Brawler, liar, adulterer, murderer. This was one of the great presidents?
Burstein (History/Univ. of Tulsa; America’s Jubilee, 2001, etc.) clearly does not share the generally favorable view of Andrew Jackson popularized in the last couple of decades by Robert Remini, the author of a now-standard three-volume biography published between 1977 and 1984. In his highly critical reconsideration, Burstein keeps his eye on the individual, treating Old Hickory as something out of the pages of Shakespeare in the Richard III/Coriolanus/Titus Andronicus vein, with perhaps a dash of Lear’s madness.

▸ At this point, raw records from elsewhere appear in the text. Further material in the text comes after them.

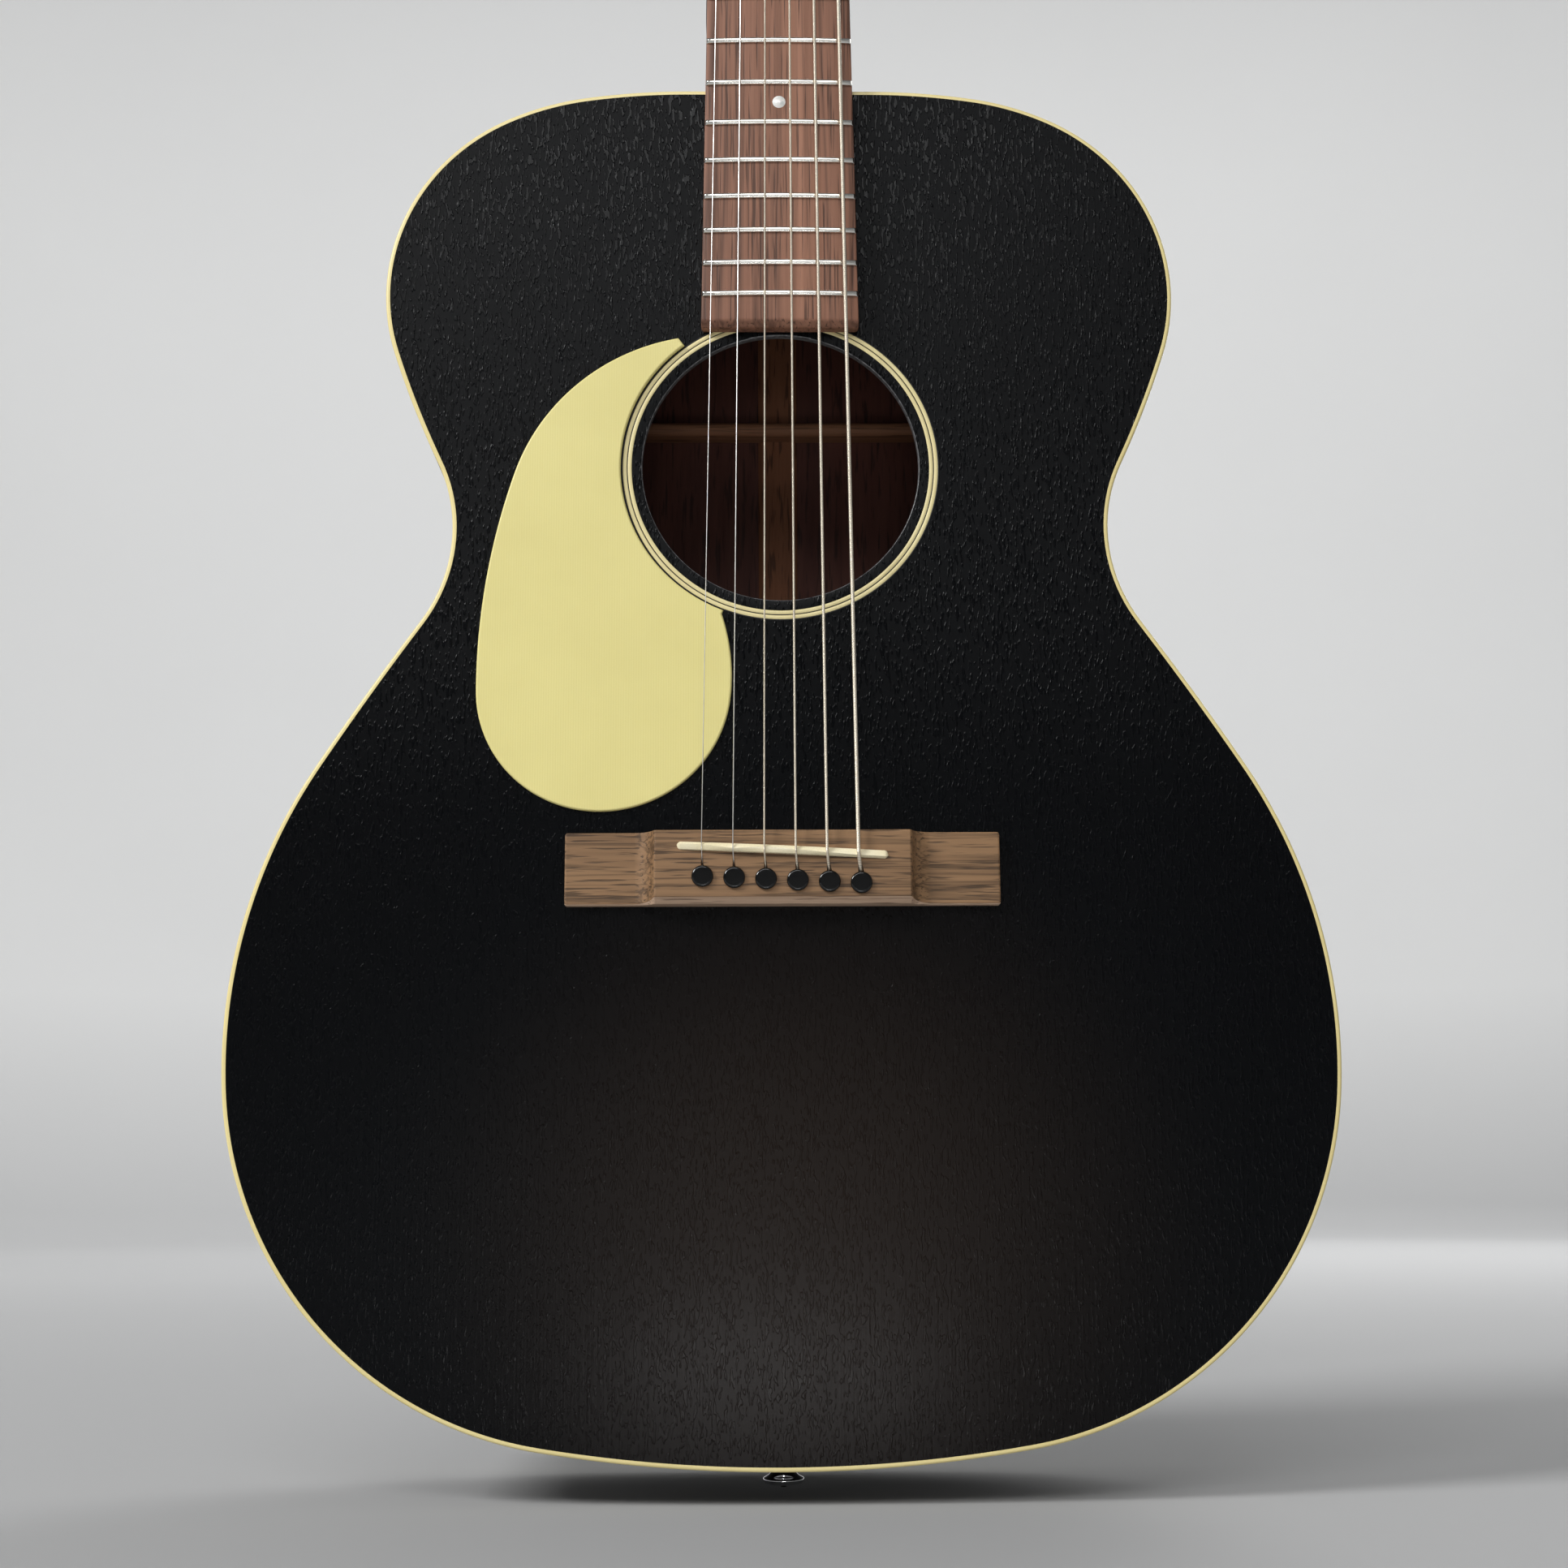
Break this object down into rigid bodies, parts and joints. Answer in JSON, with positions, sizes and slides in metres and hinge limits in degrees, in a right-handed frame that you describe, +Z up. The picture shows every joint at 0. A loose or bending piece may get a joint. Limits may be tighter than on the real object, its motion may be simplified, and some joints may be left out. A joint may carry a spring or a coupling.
{
  "type": "acoustic guitar",
  "caption": "Left-handed small-body steel-string guitar: dark satin body, bound edges, round sound hole, pickguard, pin bridge, fretted neck and geared open tuners.",
  "frame": {"origin": "on the strap pin's axis where it leaves the tail, at the middle of the body's depth", "axes": "+Z up the neck, -Y out of the front face, +X towards the bass side"},
  "size_m": [0.3814, 0.1183, 1.0211],
  "materials": {
    "dark_mahogany": "satin open-grain",
    "mahogany": "satin open-grain",
    "binding": "satin cream",
    "pickguard": "satin cream",
    "lining_wood": "raw",
    "spruce_brace": "raw",
    "back_brace": "raw",
    "rosewood": "oiled",
    "bone": "polished",
    "black_plastic": "gloss",
    "nickel": "polished",
    "pearl": "pearly",
    "steel": "satin",
    "brass": "machined",
    "plain_steel": "bright drawn",
    "bronze": "wound"
  },
  "bodies": {
    "guitar": {"top": "dark_mahogany", "back": "mahogany", "side_bass": "mahogany", "side_treble": "mahogany", "top_binding": "binding", "back_binding": "binding", "top_lining": "lining_wood", "back_lining": "lining_wood", "neck_block": "lining_wood", "end_block": "lining_wood", "x_braces": "spruce_brace", "tone_bars": "spruce_brace", "finger_braces": "spruce_brace", "upper_brace": "spruce_brace", "bridge_plate": "back_brace", "back_braces": "back_brace", "back_strip": "lining_wood", "rosette": "binding", "pickguard": "pickguard", "bridge": "rosewood", "saddle": "bone", "bridge_pins": "black_plastic", "end_pin": "nickel", "neck": "mahogany", "heel_cap": "black_plastic", "headplate": "rosewood", "nut": "bone", "fingerboard": "rosewood", "frets": "nickel", "position_dots": "pearl", "side_dots": "pearl", "truss_rod": "steel", "tuner_plates": "nickel", "tuner_bushings": "nickel", "tuner_screws": "nickel", "string_1": "plain_steel", "string_2": "plain_steel", "string_3": "bronze", "string_4": "bronze", "string_5": "bronze", "string_6": "bronze"},
    "truss_nut": {"truss_rod_nut": "brass"},
    "knob_1": {"tuner_knob_1": "nickel"},
    "post_1": {"tuner_post_1": "nickel", "string_winding_1": "plain_steel"},
    "knob_2": {"tuner_knob_2": "nickel"},
    "post_2": {"tuner_post_2": "nickel", "string_winding_2": "plain_steel"},
    "knob_3": {"tuner_knob_3": "nickel"},
    "post_3": {"tuner_post_3": "nickel", "string_winding_3": "bronze"},
    "knob_4": {"tuner_knob_4": "nickel"},
    "post_4": {"tuner_post_4": "nickel", "string_winding_4": "bronze"},
    "knob_5": {"tuner_knob_5": "nickel"},
    "post_5": {"tuner_post_5": "nickel", "string_winding_5": "bronze"},
    "knob_6": {"tuner_knob_6": "nickel"},
    "post_6": {"tuner_post_6": "nickel", "string_winding_6": "bronze"}
  },
  "joints": [
    {"name": "truss_rod_adjust", "type": "hinge", "parent": "guitar", "child": "truss_nut", "pos_m": [0, -0.0453, 0.442], "axis": [0, 0, 1], "range_deg": [-180, 180]},
    {"name": "knob_1_turn", "type": "hinge", "parent": "guitar", "child": "knob_1", "pos_m": [-0.0205, -0.02436, 0.88164], "axis": [1, 0, 0], "continuous": true},
    {"name": "post_1_turn", "type": "hinge", "parent": "guitar", "child": "post_1", "pos_m": [-0.0205, -0.02207, 0.89019], "axis": [0, 0.9659, -0.2588], "continuous": true},
    {"name": "knob_2_turn", "type": "hinge", "parent": "guitar", "child": "knob_2", "pos_m": [-0.0225, -0.014, 0.92028], "axis": [1, 0, 0], "continuous": true},
    {"name": "post_2_turn", "type": "hinge", "parent": "guitar", "child": "post_2", "pos_m": [-0.0225, -0.01171, 0.92883], "axis": [0, 0.9659, -0.2588], "continuous": true},
    {"name": "knob_3_turn", "type": "hinge", "parent": "guitar", "child": "knob_3", "pos_m": [-0.0245, -0.00365, 0.95892], "axis": [1, 0, 0], "continuous": true},
    {"name": "post_3_turn", "type": "hinge", "parent": "guitar", "child": "post_3", "pos_m": [-0.0245, -0.00136, 0.96747], "axis": [0, 0.9659, -0.2588], "continuous": true},
    {"name": "knob_4_turn", "type": "hinge", "parent": "guitar", "child": "knob_4", "pos_m": [0.0245, -0.00365, 0.95892], "axis": [1, 0, 0], "continuous": true},
    {"name": "post_4_turn", "type": "hinge", "parent": "guitar", "child": "post_4", "pos_m": [0.0245, -0.00136, 0.96747], "axis": [0, 0.9659, -0.2588], "continuous": true},
    {"name": "knob_5_turn", "type": "hinge", "parent": "guitar", "child": "knob_5", "pos_m": [0.0225, -0.014, 0.92028], "axis": [1, 0, 0], "continuous": true},
    {"name": "post_5_turn", "type": "hinge", "parent": "guitar", "child": "post_5", "pos_m": [0.0225, -0.01171, 0.92883], "axis": [0, 0.9659, -0.2588], "continuous": true},
    {"name": "knob_6_turn", "type": "hinge", "parent": "guitar", "child": "knob_6", "pos_m": [0.0205, -0.02436, 0.88164], "axis": [1, 0, 0], "continuous": true},
    {"name": "post_6_turn", "type": "hinge", "parent": "guitar", "child": "post_6", "pos_m": [0.0205, -0.02207, 0.89019], "axis": [0, 0.9659, -0.2588], "continuous": true}
  ],
  "couplings": [
    {"joint": "post_1_turn", "follows": "knob_1_turn", "ratio": -0.071429},
    {"joint": "post_2_turn", "follows": "knob_2_turn", "ratio": -0.071429},
    {"joint": "post_3_turn", "follows": "knob_3_turn", "ratio": -0.071429},
    {"joint": "post_4_turn", "follows": "knob_4_turn", "ratio": 0.071429},
    {"joint": "post_5_turn", "follows": "knob_5_turn", "ratio": 0.071429},
    {"joint": "post_6_turn", "follows": "knob_6_turn", "ratio": 0.071429}
  ]
}
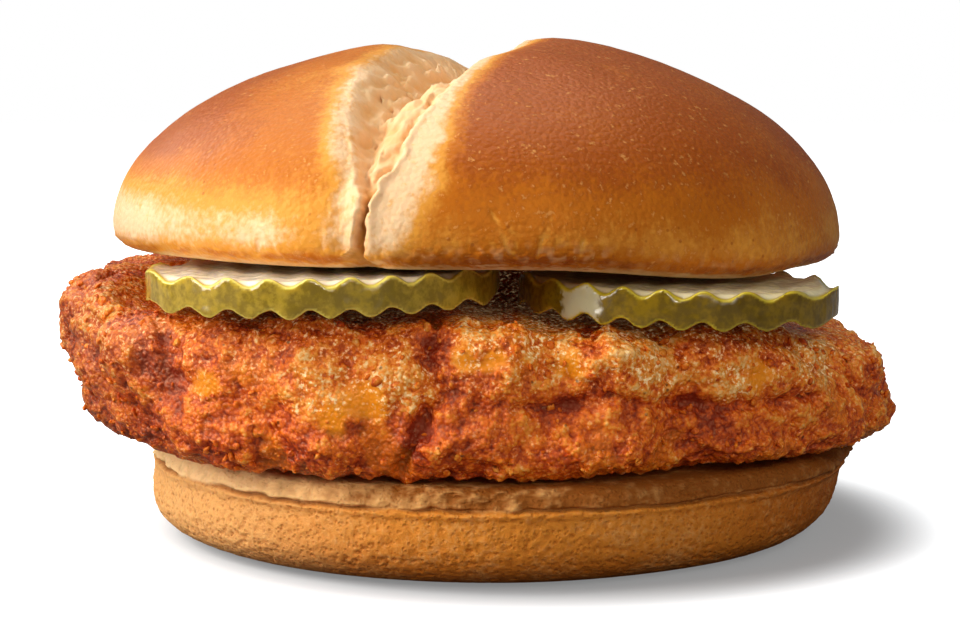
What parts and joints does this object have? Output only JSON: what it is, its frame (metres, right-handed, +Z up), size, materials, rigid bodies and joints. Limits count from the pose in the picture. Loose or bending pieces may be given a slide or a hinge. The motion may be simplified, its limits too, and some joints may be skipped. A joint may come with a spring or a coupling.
{
  "type": "chicken burger",
  "caption": "Fried chicken fillet with crinkle-cut pickle slices in a glossy bun whose top is split across.",
  "frame": {"origin": "centre of the bottom bun's flat underside", "axes": "+Z up, -Y towards the front that the pickles show at, +X to the right seen from the front, along the fillet"},
  "size_m": [0.1238, 0.1088, 0.0726],
  "materials": {
    "bun_crumb": "soft baked crust, matte",
    "fried_coating": "rough fried coating with an oily shine",
    "pickle": "wet and slightly clear",
    "bun_crust": "thin glazed crust with a soft shine"
  },
  "bodies": {
    "root": {"bottom_bun": "bun_crumb", "chicken_fillet": "fried_coating", "pickle_left": "pickle", "pickle_right": "pickle", "top_bun": "bun_crust"}
  },
  "joints": []
}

Like them, Jackson was ruled by his passions, which were many and elemental; they got him in more than one scrape in his long life (1767–1845), whether running off to the then-Spanish borderlands of Mississippi with the estranged wife of a neighbor or fighting Cherokees on the Tennessee frontier (in which service, Burstein suggests, Jackson’s deeds have been much overrated, though this is the fault of later mythmakers and not of Jackson himself). Several constants arise in these pages: Jackson’s overarching hatred of Indians and conviction that the only way to treat them was by force; his certainty that “virulent enemies were plotting against [him]” at all times, an irrational belief that he shared, Burstein claims, with George Washington and Thomas Jefferson; his ardent defense of slavery, though his last words to his slaves were, “I want all to prepare to meet me in Heaven. . . . Christ has no respect for color.” The overall effect is, of course, a whittling away of the Jacksonian legend, so much so that by the end, readers will wonder how he came to be considered great in the first place. This diminution Burstein achieves with good evidence at hand, though he is sometimes given to judging Jackson and his contemporaries by modern standards rather than those of the day.
Nicely written and generally well-considered: particularly useful for students of the Jacksonian era.